▶ _MATERIAL PROVIDED_:
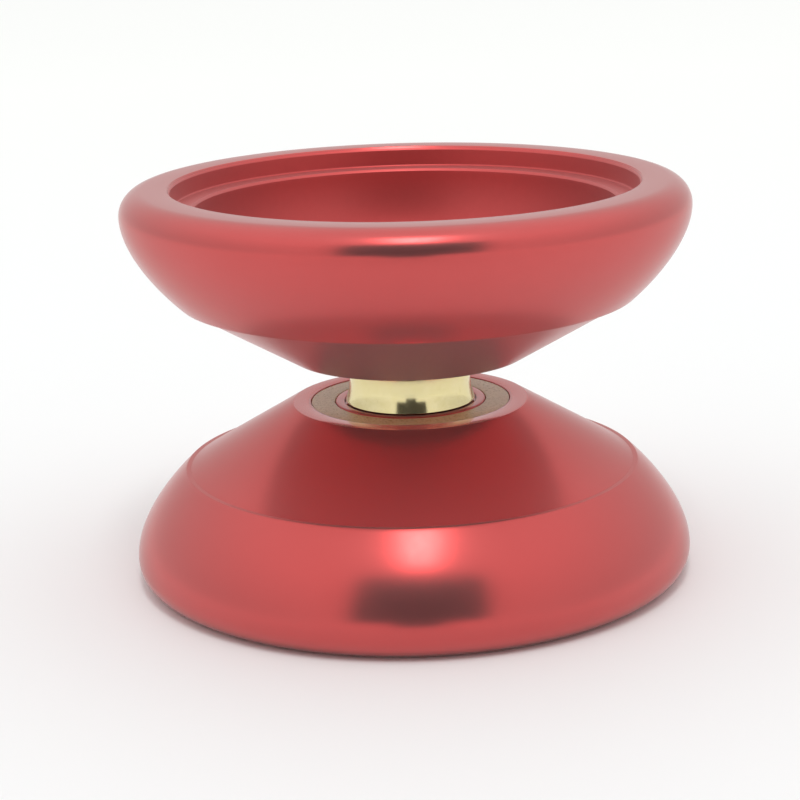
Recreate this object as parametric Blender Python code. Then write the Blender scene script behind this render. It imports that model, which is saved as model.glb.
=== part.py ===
"""Unresponsive-play yo yo: two turned aluminium halves on one axle, with a centring ball bearing.

The frame's origin is the centre of the yo yo, halfway between the halves on the axle's axis.
+Z runs along the axle. The string would run in the slot around the bearing at Z = 0.
Each half is one turned solid: rim, cone, cup, hub boss, bearing seat and pad recess.
"""

import math

import bmesh
import bpy
from mathutils import Matrix, Vector

MM = 0.001

# Driving dimensions, in millimetres
OUTER_R = 27.4                 # rim radius at its widest
HALF_WIDTH = 19.3              # centre of the yo yo to the flat rim face
HUB_FACE_Z = 2.36              # half of the string gap at the hub
HUB_R = 11.55                  # outer edge of the flat hub face, where the cone starts
CONE_END_R = 21.81             # end of the straight cone
CONE_END_Z = 8.46
RIM_START_R = 22.26            # a narrow flat ledge runs from the cone's end to here
RIM_START_ANGLE = 42.0         # degrees from the radial direction, just past the ledge
RIM_START_PULL = 2.85          # how long the rim keeps that angle
RIM_SIDE_PULL = 3.0            # how long the rim stays upright at its widest
CORNER_R = 2.35                # rounding between the rim and its flat face

FACE_INNER_R = 22.75           # inner edge of the flat rim face
EDGE_CHAMFER_R = 0.28          # chamfer inside that edge, along the radius
EDGE_CHAMFER_Z = 0.38          # and along the axle
STEP_DEPTH = 2.07              # flat rim face down to the ledge inside it
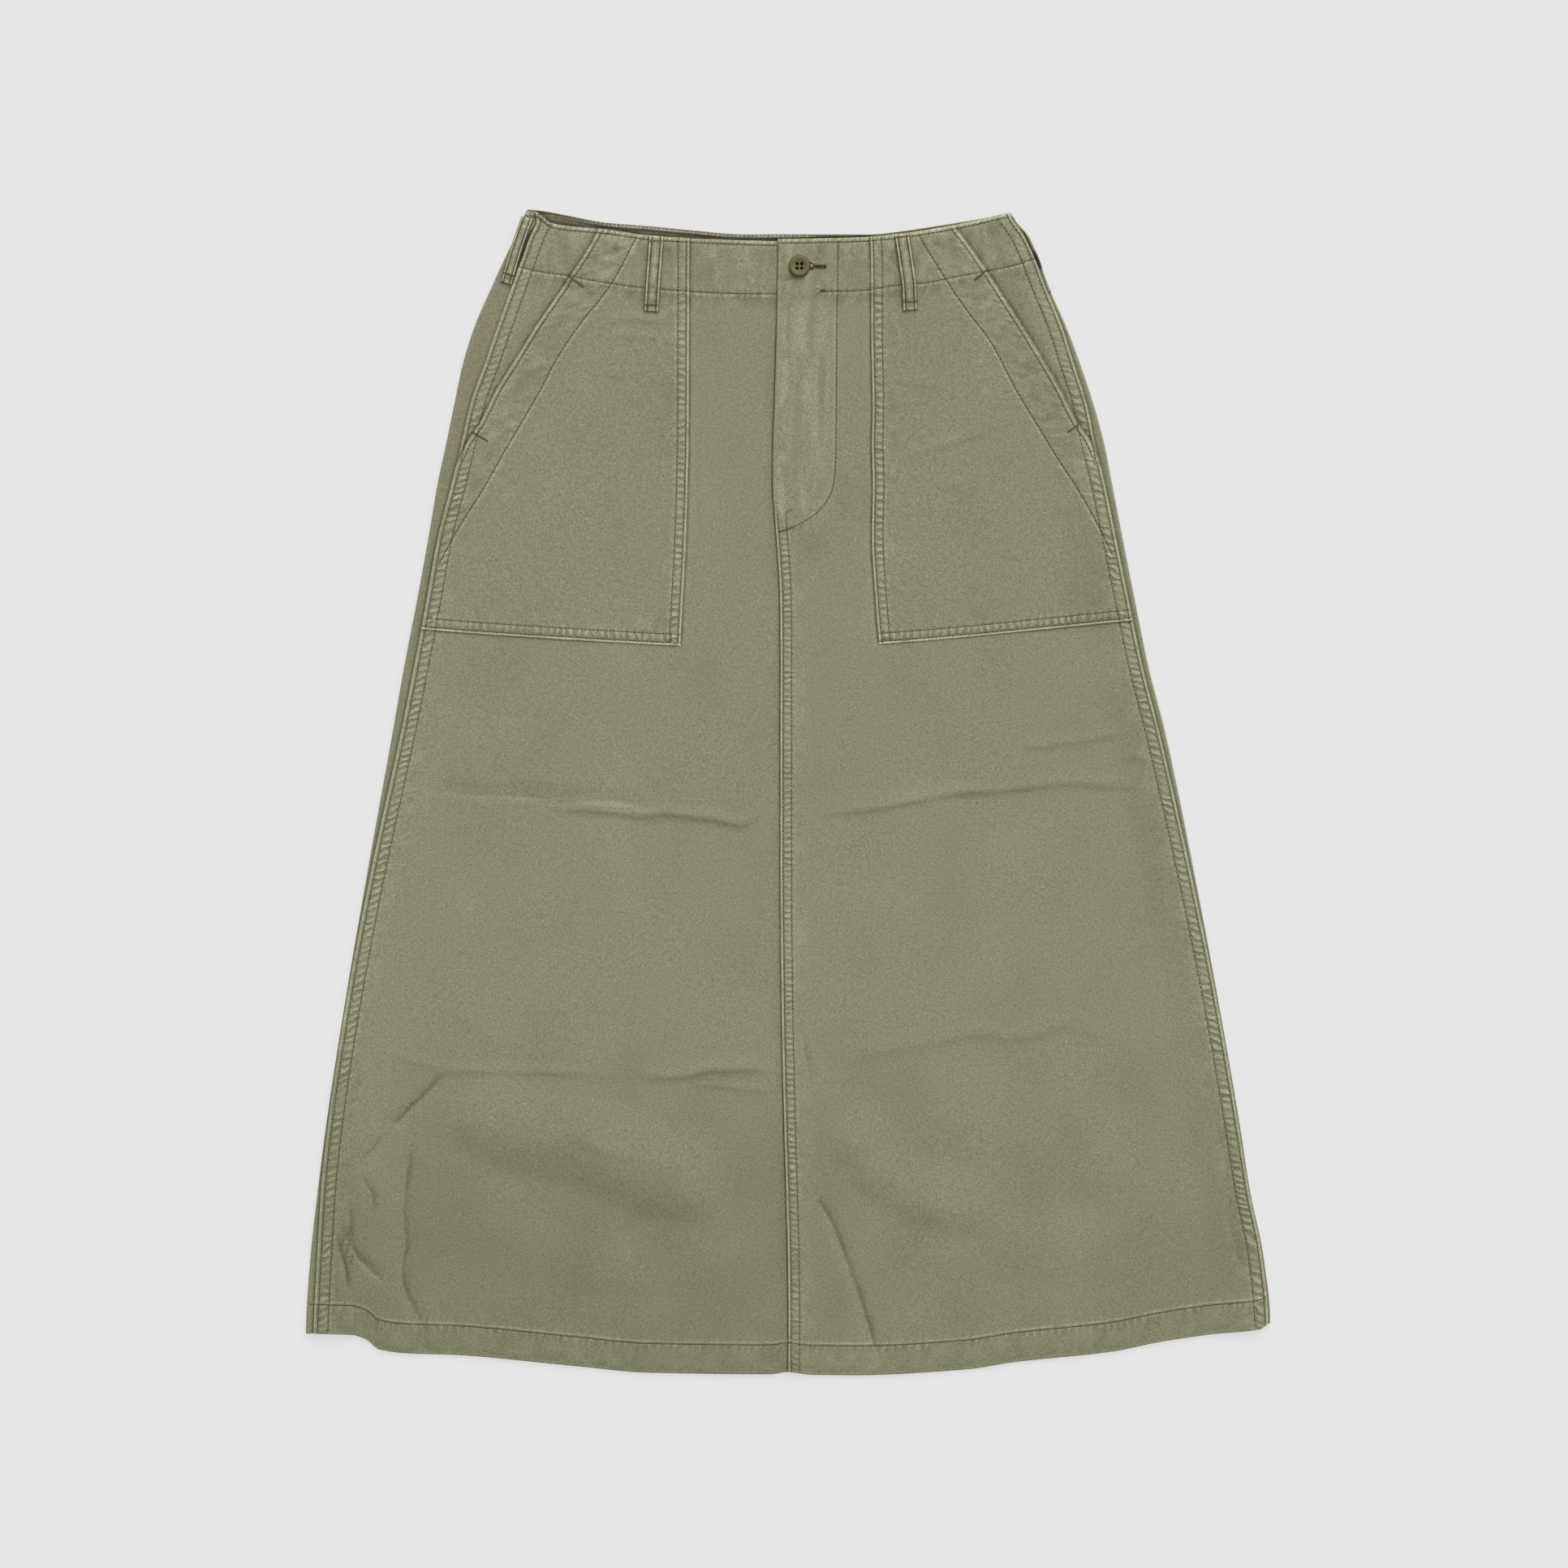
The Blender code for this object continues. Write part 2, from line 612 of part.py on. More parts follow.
def loop_cloth(path, width, carrier_height):
    """Underside of a belt loop along a path of (x, down) corners, arched between its ends."""
    bm, places = new_grid(3, LOOP_CELLS + 1)
    points = [Vector((x, LENGTH / 2 - down)) * MM for x, down in path]
    for vertex, (column, row) in places.items():
        t = row / LOOP_CELLS
        reach = t * (len(points) - 1)
        leg = min(int(reach), len(points) - 2)
        middle = points[leg].lerp(points[leg + 1], reach - leg)
        run = (points[-1] - points[0]).normalized()
        aside = Vector((-run.y, run.x)) * (column - 1) * 0.5 * width * MM
        arch = LOOP_ARCH * math.sin(math.pi * t) ** 0.6 * MM if 0 < row < LOOP_CELLS else 0.0
        x, y = middle.x + aside.x, middle.y + aside.y
        vertex.co = Vector((x, y, carrier_height(x, y) + GAP * MM + arch))
    return bm


def build_front_loops(part, pocket_trees):
    """The two belt loops that stand on the pockets."""
    paths = {
        "loop_front_right": [(-100.3, 22.0), (-104.3, 78.4)],
        "loop_front_left": [(87.0, 20.0), (92.6, 57.7), (93.4, 77.4)],
    }
    for (name, path), tree in zip(paths.items(), pocket_trees):
        bm = loop_cloth(path, LOOP_WIDTH, lambda x, y, tree=tree: height_on(tree, x, y))
        add_wall(add_object(part, name, bm, OLIVE_WORN))


def build_right_side_loop(part):
    """The loop on the back's turned part, just outside the right side seam."""
    path = [(-199.2, 7.5), (-207.4, 32.0), (-214.6, 56.4)]
    bm = loop_cloth(path, SIDE_LOOP_WIDTH, lambda x, y: 2.0 * FOLD_RADIUS * MM)
    add_wall(add_object(part, "loop_side_right", bm, OLIVE_WORN))


def build_left_side_loop(part):
    """The loop wrapped round the outside of the left side fold."""
    top_down, foot_down = 14.0, 64.0
    first_angle, last_angle = math.radians(64.0), math.radians(-22.0)
    columns = 6
    bm, places = new_grid(columns, LOOP_CELLS + 1)
    for vertex, (column, row) in places.items():
        t = row / LOOP_CELLS
        down = blend(top_down, foot_down, t)
        angle = blend(first_angle, last_angle, column / (columns - 1))
        radius = FOLD_RADIUS + 2.0 * GAP + 0.8 * LOOP_ARCH * math.sin(math.pi * t)
        x = line_x(LEFT_FOLD, down) - FOLD_RADIUS + radius * math.cos(angle)
        z = FOLD_RADIUS + radius * math.sin(angle)
        vertex.co = Vector((x, LENGTH / 2 - down, z)) * MM
    add_wall(add_object(part, "loop_side_left", bm, OLIVE_WORN))


def build_button(part, cutters, left_tree):
    """The four-hole button: a turned disc with a sewing well and a rounded rim."""
    x, y = 8.8 * MM, (LENGTH / 2 - 44.3) * MM
    profile = [(0.0, 1.9), (3.9, 1.9), (4.7, 2.4), (6.3, 2.7), (7.5, 2.4), (BUTTON_RADIUS, 1.5),
               (7.7, 0.7), (6.6, 0.2), (0.0, 0.0)]
    bm = bmesh.new()
    points = [bm.verts.new((radius * MM, 0.0, height * MM)) for radius, height in profile]
    for upper, lower in zip(points, points[1:]):
        bm.edges.new((upper, lower))
    button = add_object(part, "button", bm, BUTTON_OLIVE, roughness=0.45)
    button.location = (x, y, height_on(left_tree, x, y) + BUTTON_SEAT * MM)
    turn = button.modifiers.new("turn", "SCREW")
    turn.axis = "Z"
    turn.steps = turn.render_steps = 28
    turn.use_merge_vertices = True
    turn.merge_threshold = 0.00001
    for index in range(4):
        angle = math.radians(45.0 + 90.0 * index)
        reach = BUTTON_HOLE_PITCH / math.sqrt(2.0) * MM
        bpy.ops.mesh.primitive_cylinder_add(vertices=10, radius=BUTTON_HOLE_RADIUS * MM, depth=8.0 * MM)
        drill = bpy.context.active_object
        drill.name = f"button_drill_{index}"
        drill.location = button.location + Vector((reach * math.cos(angle), reach * math.sin(angle), 0.0))
        drill.hide_render = True
        drill.display_type = "WIRE"
        for owner in list(drill.users_collection):
            owner.objects.unlink(drill)
        cutters.objects.link(drill)
        hole = button.modifiers.new(f"hole_{index}", "BOOLEAN")
        hole.operation = "DIFFERENCE"
        hole.object = drill


def build():
    """Build every piece of the skirt."""
    part, cutters = start_scene()
    build_back(part)
    build_waist_facing(part)
    left_tree = build_fronts(part)
    pocket_trees = build_pockets(part)
    build_front_loops(part, pocket_trees)
    build_right_side_loop(part)
    build_left_side_loop(part)
    build_button(part, cutters, left_tree)


build()
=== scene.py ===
"""Looks of the cargo utility skirt: washed cotton shells, creases, sewing, button, floor, light and camera.

Tables and sizes are in millimetres in the skirt's own frame: "x" runs across from the middle of the hem and
"down" runs from the highest point of the waist to the hem.  Right and left are the wearer's, so the right
side is at -x.  Meshes are in metres, +Z up from the surface that the skirt lies on.
"""

import logging
import math
from dataclasses import dataclass, field
from enum import Enum
from typing import Callable, NamedTuple, Sequence

import bmesh
import bpy
import numpy as np
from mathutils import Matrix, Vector
from mathutils.bvhtree import BVHTree

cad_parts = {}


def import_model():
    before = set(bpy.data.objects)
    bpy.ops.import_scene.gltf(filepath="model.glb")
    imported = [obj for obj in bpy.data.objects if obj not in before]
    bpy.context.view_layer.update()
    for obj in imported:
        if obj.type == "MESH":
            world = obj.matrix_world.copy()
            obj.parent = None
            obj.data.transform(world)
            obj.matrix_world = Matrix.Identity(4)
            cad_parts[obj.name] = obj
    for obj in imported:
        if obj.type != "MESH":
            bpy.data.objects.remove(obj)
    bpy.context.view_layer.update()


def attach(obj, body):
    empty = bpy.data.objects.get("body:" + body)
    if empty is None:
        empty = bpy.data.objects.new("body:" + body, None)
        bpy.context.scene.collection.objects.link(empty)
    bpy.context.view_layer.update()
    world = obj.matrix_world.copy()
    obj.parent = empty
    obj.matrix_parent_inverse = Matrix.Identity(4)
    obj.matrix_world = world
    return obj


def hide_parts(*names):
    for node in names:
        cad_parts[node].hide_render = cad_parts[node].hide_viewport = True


Array = np.ndarray
Point = tuple[float, float]
Triple = tuple[float, float, float]
Marks = tuple[Array, Array, Array]
Guide = Callable[[Array], Array]
Socket = bpy.types.NodeSocket

MM = 0.001
HALF_LENGTH = 445.8      # from the origin to the highest point of the waist
LOG = logging.getLogger("skirt")


# ---------------------------------------------------------------- tables

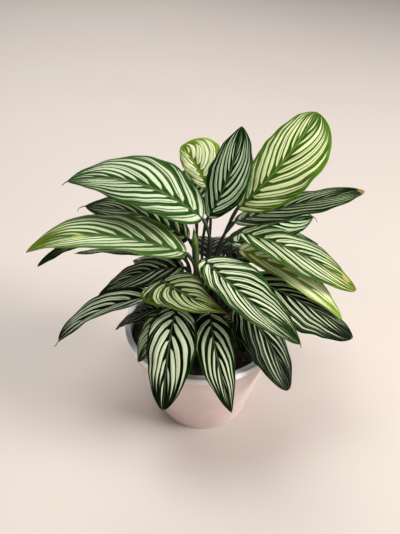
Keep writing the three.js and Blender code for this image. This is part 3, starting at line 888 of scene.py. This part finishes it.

▶ _EXERCISE REQUIREMENTS_:
Print exactly the lines from the one containing "turn.use_merge_vertices = True" to the one containing "obj.parent = None", both included, and nothing else.

▶ _RIGHT ANSWER_:
    turn.use_merge_vertices = True
    turn.merge_threshold = 0.00001
    for index in range(4):
        angle = math.radians(45.0 + 90.0 * index)
        reach = BUTTON_HOLE_PITCH / math.sqrt(2.0) * MM
        bpy.ops.mesh.primitive_cylinder_add(vertices=10, radius=BUTTON_HOLE_RADIUS * MM, depth=8.0 * MM)
        drill = bpy.context.active_object
        drill.name = f"button_drill_{index}"
        drill.location = button.location + Vector((reach * math.cos(angle), reach * math.sin(angle), 0.0))
        drill.hide_render = True
        drill.display_type = "WIRE"
        for owner in list(drill.users_collection):
            owner.objects.unlink(drill)
        cutters.objects.link(drill)
        hole = button.modifiers.new(f"hole_{index}", "BOOLEAN")
        hole.operation = "DIFFERENCE"
        hole.object = drill


def build():
    """Build every piece of the skirt."""
    part, cutters = start_scene()
    build_back(part)
    build_waist_facing(part)
    left_tree = build_fronts(part)
    pocket_trees = build_pockets(part)
    build_front_loops(part, pocket_trees)
    build_right_side_loop(part)
    build_left_side_loop(part)
    build_button(part, cutters, left_tree)


build()
=== scene.py ===
"""Looks of the cargo utility skirt: washed cotton shells, creases, sewing, button, floor, light and camera.

Tables and sizes are in millimetres in the skirt's own frame: "x" runs across from the middle of the hem and
"down" runs from the highest point of the waist to the hem.  Right and left are the wearer's, so the right
side is at -x.  Meshes are in metres, +Z up from the surface that the skirt lies on.
"""

import logging
import math
from dataclasses import dataclass, field
from enum import Enum
from typing import Callable, NamedTuple, Sequence

import bmesh
import bpy
import numpy as np
from mathutils import Matrix, Vector
from mathutils.bvhtree import BVHTree

cad_parts = {}


def import_model():
    before = set(bpy.data.objects)
    bpy.ops.import_scene.gltf(filepath="model.glb")
    imported = [obj for obj in bpy.data.objects if obj not in before]
    bpy.context.view_layer.update()
    for obj in imported:
        if obj.type == "MESH":
            world = obj.matrix_world.copy()
            obj.parent = None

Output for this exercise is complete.